In a post on X, Hugging Face cofounder Julien Chaumond claimed that running Qwen3.6 27B inside Pi coding agent via Llama.cpp on a MacBook Pro felt “pretty magical,” and that, for non-trivial tasks on Hugging Face codebases, it came “very, very close” to the latest Opus in Claude Code while operating in “full airplane mode.”

Chaumond went on to describe this as part of what he called the “second revolution of AI,” centered on “powerful local models for efficiency, security, privacy, sovereignty.” That assertion drew a wave of replies from users who questioned the laptop setup, RAM requirements, quantization choice, battery life, and throughput. One commenter joked that the battery would be “drained in 20min max,” while others asked what MacBook Pro configuration was being used.

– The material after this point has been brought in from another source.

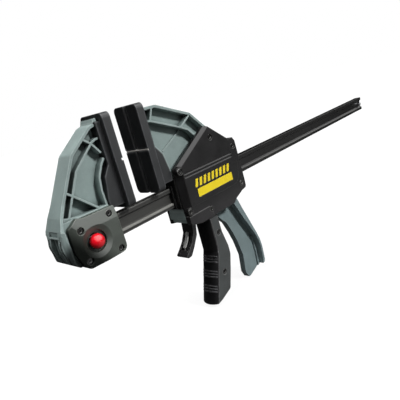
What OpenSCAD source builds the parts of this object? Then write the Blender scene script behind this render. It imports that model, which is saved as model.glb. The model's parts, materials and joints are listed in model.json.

Several replies also pointed to the trade-offs that still appear to limit local coding models. One user mentioned that a 27B model felt slow even on a 128GB M4 Max Studio, though it might be acceptable on a plane without network access. Another noted that local models can be useful for quick iterations, but that sustained multi-file refactors still hit context limits quickly. A different commenter reported roughly 7 tokens per second on a 32GB M4 Mac Mini, calling it usable if time is not an issue.

The thread suggests a renewed interest in local AI setups with promising outcomes in the medium term, but it also shows that performance, battery life and session length remain the practical questions around them, according to the users discussing Chaumond’s post.